◆ STORED DATA ◆
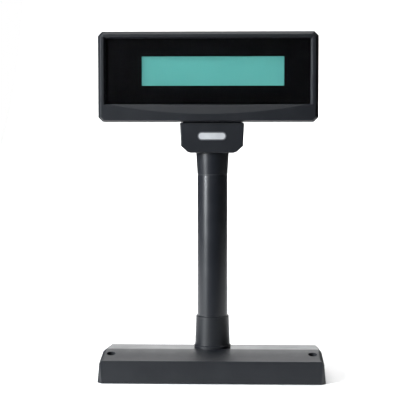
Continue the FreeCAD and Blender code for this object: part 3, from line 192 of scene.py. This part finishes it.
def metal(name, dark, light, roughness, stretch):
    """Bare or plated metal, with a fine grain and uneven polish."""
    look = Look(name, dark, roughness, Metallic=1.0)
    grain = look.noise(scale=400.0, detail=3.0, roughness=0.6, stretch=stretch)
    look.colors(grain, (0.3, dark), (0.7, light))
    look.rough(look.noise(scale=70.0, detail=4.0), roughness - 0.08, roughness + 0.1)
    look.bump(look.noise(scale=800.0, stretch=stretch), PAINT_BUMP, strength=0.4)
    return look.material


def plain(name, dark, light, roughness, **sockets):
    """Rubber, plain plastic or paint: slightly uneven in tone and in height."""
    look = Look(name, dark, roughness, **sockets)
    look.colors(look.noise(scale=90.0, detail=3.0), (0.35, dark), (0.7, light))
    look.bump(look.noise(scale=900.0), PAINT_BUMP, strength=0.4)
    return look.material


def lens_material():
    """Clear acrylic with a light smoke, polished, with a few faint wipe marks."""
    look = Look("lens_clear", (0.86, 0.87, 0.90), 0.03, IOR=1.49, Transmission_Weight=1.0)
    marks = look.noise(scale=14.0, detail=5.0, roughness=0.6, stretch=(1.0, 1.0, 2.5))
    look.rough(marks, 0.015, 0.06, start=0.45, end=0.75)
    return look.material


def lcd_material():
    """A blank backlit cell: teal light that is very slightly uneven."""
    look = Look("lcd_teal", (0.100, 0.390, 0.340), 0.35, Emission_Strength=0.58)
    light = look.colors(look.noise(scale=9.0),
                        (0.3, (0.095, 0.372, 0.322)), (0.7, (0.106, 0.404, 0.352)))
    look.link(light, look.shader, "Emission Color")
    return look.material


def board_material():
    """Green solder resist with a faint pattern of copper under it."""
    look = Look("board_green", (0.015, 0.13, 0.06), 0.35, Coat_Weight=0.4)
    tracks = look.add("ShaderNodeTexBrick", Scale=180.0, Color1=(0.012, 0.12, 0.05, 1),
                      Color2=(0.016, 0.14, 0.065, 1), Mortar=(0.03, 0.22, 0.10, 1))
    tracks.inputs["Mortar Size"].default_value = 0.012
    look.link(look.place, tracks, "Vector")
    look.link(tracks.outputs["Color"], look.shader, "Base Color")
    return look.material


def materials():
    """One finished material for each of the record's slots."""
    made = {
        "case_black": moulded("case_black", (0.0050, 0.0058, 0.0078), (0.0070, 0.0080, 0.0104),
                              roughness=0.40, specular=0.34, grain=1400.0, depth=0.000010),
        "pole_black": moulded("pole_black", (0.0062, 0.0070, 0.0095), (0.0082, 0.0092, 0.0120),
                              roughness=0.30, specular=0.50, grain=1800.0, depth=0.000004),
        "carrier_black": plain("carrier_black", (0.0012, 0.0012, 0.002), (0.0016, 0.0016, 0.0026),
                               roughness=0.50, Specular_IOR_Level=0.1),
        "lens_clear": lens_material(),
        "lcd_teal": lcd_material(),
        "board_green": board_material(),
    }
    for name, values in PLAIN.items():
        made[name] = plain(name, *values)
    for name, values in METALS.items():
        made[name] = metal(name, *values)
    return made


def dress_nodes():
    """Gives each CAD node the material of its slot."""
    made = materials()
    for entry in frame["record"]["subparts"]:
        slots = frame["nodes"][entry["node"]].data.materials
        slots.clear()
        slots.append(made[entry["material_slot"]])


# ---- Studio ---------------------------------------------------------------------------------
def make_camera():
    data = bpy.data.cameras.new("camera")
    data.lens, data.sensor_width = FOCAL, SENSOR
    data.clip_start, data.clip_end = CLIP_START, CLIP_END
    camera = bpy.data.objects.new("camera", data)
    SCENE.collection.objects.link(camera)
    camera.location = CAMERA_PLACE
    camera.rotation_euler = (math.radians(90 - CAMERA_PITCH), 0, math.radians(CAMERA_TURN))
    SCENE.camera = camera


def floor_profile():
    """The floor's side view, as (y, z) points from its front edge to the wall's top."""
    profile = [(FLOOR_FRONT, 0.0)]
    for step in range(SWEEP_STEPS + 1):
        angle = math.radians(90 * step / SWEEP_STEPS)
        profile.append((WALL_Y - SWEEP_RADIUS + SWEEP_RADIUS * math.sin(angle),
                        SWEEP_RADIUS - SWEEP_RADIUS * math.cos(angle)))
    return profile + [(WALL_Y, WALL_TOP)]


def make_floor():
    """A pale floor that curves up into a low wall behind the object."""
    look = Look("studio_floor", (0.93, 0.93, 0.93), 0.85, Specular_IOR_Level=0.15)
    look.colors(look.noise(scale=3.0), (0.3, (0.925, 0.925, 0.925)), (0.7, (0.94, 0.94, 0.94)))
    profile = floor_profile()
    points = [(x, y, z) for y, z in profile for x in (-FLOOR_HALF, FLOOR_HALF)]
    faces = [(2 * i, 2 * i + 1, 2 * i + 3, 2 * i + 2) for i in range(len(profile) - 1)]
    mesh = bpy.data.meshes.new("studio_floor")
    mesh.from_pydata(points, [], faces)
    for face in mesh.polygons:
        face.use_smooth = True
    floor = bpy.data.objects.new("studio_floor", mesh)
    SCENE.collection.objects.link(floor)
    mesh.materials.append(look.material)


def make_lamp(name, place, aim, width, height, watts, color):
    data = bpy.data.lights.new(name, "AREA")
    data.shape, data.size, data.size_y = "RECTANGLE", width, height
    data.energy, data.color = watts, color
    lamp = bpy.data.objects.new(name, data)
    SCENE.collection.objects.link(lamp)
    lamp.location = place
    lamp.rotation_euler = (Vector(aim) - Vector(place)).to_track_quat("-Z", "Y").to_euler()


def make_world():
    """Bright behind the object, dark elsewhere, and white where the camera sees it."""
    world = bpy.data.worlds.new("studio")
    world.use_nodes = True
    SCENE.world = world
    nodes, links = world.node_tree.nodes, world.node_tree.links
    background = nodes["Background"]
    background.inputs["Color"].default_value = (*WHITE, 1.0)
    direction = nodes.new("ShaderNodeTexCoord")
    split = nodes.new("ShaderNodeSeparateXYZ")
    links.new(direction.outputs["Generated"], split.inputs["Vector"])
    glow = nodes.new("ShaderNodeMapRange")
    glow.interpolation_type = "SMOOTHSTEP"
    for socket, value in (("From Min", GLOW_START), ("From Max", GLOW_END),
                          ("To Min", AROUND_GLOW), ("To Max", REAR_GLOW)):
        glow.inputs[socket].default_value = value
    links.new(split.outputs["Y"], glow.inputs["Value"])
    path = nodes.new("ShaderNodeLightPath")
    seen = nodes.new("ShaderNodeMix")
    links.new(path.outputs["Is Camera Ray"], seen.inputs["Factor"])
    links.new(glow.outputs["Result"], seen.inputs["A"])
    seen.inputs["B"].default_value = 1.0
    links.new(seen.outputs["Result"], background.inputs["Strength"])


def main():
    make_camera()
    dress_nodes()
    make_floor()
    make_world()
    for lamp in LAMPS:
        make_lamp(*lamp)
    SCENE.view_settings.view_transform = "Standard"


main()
* * *
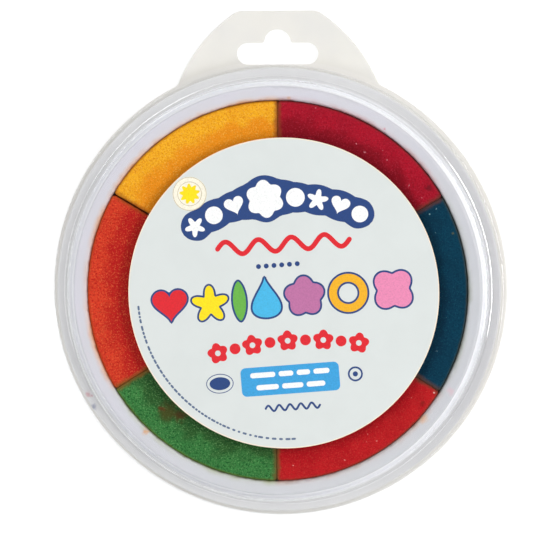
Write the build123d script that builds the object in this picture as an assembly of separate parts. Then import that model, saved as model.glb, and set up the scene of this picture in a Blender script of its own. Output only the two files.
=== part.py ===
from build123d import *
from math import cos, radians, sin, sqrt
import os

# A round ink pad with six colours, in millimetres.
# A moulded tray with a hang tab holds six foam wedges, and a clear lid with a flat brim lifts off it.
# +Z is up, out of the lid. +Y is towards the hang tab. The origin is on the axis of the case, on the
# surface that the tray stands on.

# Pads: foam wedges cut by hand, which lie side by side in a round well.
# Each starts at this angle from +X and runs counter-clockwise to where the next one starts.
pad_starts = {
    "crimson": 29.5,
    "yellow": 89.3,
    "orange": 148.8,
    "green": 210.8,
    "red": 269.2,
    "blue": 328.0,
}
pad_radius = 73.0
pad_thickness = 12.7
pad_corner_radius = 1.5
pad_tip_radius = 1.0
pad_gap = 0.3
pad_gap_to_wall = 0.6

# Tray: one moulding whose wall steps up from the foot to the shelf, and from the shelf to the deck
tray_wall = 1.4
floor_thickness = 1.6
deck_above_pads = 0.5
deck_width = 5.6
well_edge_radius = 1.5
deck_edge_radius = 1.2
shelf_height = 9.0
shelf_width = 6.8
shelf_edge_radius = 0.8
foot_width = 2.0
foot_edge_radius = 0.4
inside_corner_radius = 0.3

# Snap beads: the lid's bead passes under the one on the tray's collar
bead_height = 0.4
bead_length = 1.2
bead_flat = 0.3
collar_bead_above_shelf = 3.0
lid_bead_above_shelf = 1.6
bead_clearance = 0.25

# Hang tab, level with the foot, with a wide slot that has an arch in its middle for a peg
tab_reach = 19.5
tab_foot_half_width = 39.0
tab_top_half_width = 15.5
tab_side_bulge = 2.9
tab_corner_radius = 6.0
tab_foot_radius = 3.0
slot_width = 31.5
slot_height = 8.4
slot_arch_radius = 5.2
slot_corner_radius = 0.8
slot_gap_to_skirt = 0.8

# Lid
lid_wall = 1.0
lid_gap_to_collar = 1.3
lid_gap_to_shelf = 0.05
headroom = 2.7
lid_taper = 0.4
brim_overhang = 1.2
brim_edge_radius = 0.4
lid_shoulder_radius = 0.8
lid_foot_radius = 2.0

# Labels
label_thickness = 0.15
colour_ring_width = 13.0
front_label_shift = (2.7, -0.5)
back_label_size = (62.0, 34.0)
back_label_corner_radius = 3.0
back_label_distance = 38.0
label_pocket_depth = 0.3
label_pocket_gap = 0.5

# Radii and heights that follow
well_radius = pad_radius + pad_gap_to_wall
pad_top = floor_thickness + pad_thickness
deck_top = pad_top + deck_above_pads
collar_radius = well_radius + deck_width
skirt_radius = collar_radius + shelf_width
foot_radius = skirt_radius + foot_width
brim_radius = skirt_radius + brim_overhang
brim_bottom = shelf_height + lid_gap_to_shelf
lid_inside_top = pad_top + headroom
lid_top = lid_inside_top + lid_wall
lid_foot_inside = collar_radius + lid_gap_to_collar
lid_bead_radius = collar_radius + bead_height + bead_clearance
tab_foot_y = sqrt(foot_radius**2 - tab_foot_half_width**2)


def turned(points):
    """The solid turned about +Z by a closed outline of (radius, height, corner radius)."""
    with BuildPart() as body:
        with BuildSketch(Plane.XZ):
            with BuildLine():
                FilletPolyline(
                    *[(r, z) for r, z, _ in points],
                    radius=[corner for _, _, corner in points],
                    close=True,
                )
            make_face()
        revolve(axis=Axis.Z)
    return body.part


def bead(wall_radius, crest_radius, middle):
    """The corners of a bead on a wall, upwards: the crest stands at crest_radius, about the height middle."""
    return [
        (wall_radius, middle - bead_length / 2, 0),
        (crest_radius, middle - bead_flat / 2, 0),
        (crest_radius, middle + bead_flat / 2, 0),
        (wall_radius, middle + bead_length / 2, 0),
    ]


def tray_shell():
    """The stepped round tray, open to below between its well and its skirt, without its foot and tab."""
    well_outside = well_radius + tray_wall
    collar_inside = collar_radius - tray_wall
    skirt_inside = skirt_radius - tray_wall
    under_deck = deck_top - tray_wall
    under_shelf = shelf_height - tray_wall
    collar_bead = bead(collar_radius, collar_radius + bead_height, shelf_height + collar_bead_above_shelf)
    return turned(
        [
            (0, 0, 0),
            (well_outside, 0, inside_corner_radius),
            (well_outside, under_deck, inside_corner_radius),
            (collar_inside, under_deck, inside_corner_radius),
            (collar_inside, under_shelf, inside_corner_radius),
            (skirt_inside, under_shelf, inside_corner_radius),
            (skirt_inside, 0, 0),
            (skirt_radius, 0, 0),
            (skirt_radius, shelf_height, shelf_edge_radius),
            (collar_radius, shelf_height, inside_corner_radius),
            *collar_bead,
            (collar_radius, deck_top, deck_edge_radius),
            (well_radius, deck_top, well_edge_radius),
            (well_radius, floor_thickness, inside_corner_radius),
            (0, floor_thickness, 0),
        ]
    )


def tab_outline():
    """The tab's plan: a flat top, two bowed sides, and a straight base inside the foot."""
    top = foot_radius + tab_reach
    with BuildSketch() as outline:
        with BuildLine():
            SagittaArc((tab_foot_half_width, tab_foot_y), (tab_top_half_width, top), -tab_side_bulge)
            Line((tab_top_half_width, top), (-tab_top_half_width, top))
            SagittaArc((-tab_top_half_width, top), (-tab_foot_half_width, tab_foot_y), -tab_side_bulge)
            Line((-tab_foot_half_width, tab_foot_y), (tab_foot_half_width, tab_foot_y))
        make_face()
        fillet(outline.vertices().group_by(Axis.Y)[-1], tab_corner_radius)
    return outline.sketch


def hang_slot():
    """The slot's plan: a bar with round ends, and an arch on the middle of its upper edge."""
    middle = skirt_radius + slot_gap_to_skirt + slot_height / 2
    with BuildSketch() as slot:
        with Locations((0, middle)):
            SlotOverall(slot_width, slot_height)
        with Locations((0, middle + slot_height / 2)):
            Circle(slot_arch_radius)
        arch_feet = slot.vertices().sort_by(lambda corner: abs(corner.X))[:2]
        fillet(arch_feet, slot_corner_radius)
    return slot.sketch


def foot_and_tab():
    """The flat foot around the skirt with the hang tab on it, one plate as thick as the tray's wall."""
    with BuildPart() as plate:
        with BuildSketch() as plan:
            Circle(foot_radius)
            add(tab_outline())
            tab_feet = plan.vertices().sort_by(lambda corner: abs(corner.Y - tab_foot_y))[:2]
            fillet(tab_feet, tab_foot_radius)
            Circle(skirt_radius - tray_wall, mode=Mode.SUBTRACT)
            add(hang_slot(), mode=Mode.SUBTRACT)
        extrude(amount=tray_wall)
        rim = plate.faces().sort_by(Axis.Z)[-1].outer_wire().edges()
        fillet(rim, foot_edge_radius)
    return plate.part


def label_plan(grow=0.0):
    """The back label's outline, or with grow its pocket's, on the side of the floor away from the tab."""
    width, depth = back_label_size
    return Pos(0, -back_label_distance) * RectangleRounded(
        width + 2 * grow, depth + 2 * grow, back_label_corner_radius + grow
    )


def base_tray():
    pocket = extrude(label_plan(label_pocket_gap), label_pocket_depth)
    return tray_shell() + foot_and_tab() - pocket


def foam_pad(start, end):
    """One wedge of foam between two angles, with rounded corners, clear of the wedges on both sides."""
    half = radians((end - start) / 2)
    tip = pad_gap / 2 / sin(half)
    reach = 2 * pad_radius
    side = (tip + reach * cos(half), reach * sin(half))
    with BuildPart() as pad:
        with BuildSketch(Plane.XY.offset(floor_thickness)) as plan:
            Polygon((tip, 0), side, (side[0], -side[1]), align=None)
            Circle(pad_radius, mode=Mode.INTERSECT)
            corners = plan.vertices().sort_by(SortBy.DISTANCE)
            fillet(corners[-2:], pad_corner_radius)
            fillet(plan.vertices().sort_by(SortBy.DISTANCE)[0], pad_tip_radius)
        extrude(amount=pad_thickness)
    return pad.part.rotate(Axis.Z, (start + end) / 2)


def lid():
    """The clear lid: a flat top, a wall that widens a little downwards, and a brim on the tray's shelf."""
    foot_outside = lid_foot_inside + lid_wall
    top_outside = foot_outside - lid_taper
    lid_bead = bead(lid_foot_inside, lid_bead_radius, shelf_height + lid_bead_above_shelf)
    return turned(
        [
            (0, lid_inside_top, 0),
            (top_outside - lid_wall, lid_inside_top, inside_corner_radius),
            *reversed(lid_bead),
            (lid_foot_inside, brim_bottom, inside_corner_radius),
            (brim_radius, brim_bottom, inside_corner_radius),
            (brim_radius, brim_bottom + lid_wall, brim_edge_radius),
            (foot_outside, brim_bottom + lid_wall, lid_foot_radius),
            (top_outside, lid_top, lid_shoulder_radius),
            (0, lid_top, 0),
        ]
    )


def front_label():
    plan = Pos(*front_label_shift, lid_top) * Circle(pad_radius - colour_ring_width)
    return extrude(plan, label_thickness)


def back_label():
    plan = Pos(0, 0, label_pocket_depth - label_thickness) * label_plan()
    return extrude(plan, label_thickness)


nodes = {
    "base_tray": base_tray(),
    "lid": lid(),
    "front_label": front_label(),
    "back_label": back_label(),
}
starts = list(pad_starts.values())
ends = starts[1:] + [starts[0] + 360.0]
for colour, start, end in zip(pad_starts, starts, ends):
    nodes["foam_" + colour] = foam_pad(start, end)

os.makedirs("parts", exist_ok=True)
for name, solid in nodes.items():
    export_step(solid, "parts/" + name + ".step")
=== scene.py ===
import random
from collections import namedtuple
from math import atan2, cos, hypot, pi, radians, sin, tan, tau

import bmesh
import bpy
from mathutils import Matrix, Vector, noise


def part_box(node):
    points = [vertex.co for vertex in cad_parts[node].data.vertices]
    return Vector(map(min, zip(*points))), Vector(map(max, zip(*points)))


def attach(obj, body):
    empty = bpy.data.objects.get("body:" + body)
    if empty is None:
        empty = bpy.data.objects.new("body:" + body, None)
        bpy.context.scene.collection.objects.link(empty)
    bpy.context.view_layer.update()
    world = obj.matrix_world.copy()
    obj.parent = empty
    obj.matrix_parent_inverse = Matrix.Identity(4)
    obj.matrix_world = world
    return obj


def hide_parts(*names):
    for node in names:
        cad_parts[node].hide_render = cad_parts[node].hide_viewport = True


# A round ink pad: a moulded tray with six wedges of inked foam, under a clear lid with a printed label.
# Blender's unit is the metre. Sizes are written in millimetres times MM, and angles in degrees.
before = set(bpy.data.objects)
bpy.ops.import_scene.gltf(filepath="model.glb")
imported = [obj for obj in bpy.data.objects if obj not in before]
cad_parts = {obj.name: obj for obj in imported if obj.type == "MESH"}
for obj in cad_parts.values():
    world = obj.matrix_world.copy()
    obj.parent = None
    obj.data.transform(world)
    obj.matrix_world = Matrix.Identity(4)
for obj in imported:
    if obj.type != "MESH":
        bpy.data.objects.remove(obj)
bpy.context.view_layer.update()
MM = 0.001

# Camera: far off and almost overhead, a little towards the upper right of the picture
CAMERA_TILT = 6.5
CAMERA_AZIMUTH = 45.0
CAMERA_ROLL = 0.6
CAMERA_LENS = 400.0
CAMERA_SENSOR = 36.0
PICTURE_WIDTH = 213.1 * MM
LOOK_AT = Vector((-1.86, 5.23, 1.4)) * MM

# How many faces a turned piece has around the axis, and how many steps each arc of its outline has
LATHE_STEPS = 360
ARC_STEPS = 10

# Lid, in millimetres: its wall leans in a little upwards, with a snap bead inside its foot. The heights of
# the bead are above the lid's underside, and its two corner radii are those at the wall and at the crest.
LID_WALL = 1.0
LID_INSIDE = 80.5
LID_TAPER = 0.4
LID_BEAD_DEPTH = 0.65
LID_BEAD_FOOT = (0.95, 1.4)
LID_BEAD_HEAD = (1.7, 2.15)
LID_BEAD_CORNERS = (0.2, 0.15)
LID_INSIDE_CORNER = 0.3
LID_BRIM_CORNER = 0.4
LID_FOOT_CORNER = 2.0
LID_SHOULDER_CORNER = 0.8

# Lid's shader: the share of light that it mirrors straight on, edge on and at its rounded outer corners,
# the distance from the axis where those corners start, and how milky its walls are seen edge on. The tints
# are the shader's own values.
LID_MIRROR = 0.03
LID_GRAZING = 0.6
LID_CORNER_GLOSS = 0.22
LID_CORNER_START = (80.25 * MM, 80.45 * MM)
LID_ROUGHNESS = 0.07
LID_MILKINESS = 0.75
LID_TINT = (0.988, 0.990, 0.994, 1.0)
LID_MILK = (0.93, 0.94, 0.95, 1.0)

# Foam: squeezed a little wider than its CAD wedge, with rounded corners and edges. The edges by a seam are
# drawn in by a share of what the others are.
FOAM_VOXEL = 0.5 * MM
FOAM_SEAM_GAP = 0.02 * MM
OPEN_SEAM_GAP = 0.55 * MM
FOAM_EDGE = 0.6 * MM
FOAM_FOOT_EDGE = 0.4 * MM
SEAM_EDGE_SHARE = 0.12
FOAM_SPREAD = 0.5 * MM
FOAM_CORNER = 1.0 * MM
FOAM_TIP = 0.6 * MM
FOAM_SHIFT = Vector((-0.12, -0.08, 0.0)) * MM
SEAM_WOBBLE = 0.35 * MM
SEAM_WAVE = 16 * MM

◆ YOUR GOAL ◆
Begin at the line that has "ends = starts[1:] + [starts[0] + 360.0]" in the entries above; stop after the line that has "in imported if". Transcribe exactly those lines and no others.

◆ ANSWER TO THE PROBLEM ◆
ends = starts[1:] + [starts[0] + 360.0]
for colour, start, end in zip(pad_starts, starts, ends):
    nodes["foam_" + colour] = foam_pad(start, end)

os.makedirs("parts", exist_ok=True)
for name, solid in nodes.items():
    export_step(solid, "parts/" + name + ".step")
=== scene.py ===
import random
from collections import namedtuple
from math import atan2, cos, hypot, pi, radians, sin, tan, tau

import bmesh
import bpy
from mathutils import Matrix, Vector, noise


def part_box(node):
    points = [vertex.co for vertex in cad_parts[node].data.vertices]
    return Vector(map(min, zip(*points))), Vector(map(max, zip(*points)))


def attach(obj, body):
    empty = bpy.data.objects.get("body:" + body)
    if empty is None:
        empty = bpy.data.objects.new("body:" + body, None)
        bpy.context.scene.collection.objects.link(empty)
    bpy.context.view_layer.update()
    world = obj.matrix_world.copy()
    obj.parent = empty
    obj.matrix_parent_inverse = Matrix.Identity(4)
    obj.matrix_world = world
    return obj


def hide_parts(*names):
    for node in names:
        cad_parts[node].hide_render = cad_parts[node].hide_viewport = True


# A round ink pad: a moulded tray with six wedges of inked foam, under a clear lid with a printed label.
# Blender's unit is the metre. Sizes are written in millimetres times MM, and angles in degrees.
before = set(bpy.data.objects)
bpy.ops.import_scene.gltf(filepath="model.glb")
imported = [obj for obj in bpy.data.objects if obj not in before]
cad_parts = {obj.name: obj for obj in imported if obj.type == "MESH"}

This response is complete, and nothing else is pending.